(Entries with model source code)
+---+
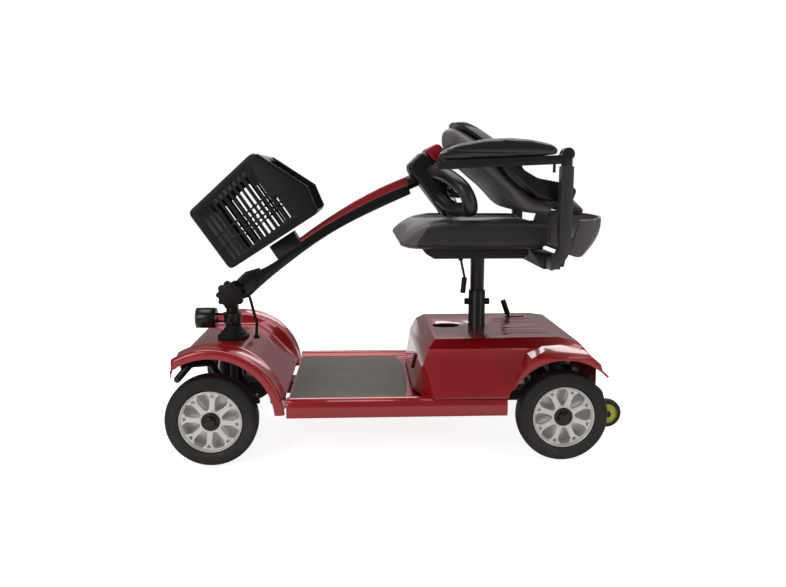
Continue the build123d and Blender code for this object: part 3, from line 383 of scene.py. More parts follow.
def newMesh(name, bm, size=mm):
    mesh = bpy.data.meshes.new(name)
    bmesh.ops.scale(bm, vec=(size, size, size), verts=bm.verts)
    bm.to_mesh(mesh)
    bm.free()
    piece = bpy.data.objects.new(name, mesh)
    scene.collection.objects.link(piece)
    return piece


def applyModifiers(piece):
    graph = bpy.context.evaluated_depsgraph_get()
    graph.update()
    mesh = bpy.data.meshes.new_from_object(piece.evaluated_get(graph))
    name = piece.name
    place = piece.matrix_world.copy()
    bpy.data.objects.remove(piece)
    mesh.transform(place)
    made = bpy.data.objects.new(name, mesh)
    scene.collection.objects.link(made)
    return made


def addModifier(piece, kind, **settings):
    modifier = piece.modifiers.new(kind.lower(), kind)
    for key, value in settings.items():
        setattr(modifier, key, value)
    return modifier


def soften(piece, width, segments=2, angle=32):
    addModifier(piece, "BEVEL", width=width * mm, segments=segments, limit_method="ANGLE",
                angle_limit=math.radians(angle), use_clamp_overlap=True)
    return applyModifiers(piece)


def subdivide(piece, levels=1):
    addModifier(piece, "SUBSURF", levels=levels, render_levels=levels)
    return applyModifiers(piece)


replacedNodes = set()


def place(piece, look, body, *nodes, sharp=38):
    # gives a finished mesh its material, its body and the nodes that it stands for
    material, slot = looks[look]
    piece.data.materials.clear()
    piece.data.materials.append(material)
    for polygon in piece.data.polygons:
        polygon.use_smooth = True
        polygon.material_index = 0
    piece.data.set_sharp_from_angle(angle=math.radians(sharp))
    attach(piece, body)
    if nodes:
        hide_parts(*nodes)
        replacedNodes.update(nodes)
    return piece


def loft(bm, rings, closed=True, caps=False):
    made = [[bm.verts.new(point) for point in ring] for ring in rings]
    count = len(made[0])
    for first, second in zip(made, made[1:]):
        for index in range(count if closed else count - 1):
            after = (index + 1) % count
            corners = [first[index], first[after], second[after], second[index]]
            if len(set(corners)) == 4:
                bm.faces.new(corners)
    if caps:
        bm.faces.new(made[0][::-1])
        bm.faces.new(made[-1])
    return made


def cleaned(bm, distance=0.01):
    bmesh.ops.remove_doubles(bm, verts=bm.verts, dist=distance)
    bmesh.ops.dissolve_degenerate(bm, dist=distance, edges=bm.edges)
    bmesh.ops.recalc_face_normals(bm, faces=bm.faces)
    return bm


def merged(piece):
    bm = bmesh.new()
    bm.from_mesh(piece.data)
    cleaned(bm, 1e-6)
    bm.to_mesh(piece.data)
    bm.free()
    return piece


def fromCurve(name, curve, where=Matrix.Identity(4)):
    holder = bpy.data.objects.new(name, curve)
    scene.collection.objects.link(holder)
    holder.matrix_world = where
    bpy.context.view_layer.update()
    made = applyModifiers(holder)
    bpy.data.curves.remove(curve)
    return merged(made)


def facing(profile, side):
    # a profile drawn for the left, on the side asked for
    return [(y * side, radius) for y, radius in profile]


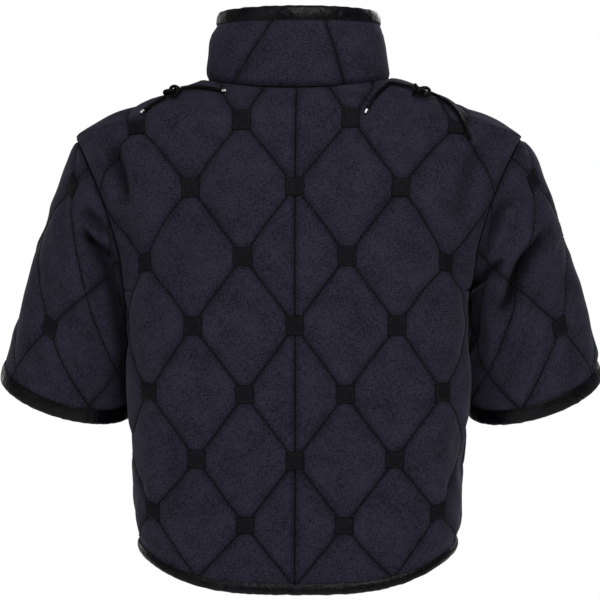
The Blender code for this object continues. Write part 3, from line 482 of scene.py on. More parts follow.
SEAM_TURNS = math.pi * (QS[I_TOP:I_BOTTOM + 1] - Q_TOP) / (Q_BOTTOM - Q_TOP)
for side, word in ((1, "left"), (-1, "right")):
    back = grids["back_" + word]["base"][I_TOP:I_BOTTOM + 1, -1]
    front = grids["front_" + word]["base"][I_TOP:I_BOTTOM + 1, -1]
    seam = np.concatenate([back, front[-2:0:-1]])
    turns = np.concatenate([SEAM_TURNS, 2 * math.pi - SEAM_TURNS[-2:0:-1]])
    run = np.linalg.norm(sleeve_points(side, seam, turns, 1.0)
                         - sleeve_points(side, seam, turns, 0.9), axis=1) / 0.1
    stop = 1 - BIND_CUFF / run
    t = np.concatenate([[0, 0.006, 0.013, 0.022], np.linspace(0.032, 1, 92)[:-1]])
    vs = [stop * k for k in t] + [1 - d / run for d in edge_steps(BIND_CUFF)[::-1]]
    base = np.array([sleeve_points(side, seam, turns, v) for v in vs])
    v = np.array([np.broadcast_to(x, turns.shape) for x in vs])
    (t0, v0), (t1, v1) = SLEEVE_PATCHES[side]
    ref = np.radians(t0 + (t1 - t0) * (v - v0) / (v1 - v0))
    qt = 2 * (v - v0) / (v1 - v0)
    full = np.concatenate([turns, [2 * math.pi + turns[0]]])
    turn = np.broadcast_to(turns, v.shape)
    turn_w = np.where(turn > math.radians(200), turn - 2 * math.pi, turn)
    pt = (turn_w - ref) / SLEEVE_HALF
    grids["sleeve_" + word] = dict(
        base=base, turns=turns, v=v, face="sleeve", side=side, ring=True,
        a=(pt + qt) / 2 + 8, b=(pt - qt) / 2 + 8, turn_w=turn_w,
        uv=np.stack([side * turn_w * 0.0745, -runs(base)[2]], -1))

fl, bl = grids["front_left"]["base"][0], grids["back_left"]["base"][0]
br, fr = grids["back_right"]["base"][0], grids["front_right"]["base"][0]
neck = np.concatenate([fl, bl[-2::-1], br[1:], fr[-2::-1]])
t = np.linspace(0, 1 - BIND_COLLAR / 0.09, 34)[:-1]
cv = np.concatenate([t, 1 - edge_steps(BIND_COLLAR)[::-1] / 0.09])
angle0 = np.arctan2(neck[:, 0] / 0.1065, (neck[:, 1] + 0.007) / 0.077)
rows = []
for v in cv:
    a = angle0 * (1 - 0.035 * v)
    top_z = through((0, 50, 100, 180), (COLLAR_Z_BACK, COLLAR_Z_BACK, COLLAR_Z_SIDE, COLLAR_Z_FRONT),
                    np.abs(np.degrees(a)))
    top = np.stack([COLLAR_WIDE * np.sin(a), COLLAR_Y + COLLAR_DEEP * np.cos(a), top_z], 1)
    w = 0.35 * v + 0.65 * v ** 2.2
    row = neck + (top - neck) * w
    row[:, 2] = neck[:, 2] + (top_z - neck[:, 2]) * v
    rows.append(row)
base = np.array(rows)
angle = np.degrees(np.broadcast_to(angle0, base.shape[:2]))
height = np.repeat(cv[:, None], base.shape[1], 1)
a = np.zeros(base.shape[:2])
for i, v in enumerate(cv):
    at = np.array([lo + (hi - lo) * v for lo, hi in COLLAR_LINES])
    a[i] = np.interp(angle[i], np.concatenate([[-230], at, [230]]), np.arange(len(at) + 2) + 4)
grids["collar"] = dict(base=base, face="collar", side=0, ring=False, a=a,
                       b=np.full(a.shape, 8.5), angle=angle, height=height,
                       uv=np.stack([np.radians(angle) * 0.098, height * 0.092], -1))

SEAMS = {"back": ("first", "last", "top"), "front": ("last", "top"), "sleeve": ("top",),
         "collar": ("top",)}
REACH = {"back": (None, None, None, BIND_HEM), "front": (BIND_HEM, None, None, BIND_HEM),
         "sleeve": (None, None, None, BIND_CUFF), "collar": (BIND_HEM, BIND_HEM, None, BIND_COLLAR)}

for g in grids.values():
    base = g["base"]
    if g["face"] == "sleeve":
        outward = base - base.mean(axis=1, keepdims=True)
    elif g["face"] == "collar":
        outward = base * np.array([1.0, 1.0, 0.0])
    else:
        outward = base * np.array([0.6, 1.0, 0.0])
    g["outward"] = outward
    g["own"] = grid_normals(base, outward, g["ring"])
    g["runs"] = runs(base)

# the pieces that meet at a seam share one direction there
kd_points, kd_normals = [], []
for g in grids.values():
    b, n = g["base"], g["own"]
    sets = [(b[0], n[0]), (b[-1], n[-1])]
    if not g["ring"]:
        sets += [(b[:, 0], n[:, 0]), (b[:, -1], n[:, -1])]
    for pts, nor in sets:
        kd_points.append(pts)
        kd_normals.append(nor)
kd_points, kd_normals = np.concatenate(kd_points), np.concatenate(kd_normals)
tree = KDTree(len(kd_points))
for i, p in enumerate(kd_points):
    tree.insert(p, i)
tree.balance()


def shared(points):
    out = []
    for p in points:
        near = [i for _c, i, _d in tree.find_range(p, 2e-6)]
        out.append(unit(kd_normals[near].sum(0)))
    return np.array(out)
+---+
From the records above, how many lines include the word "scene"? Only the number is wanted.

■ **Complete answer**: 5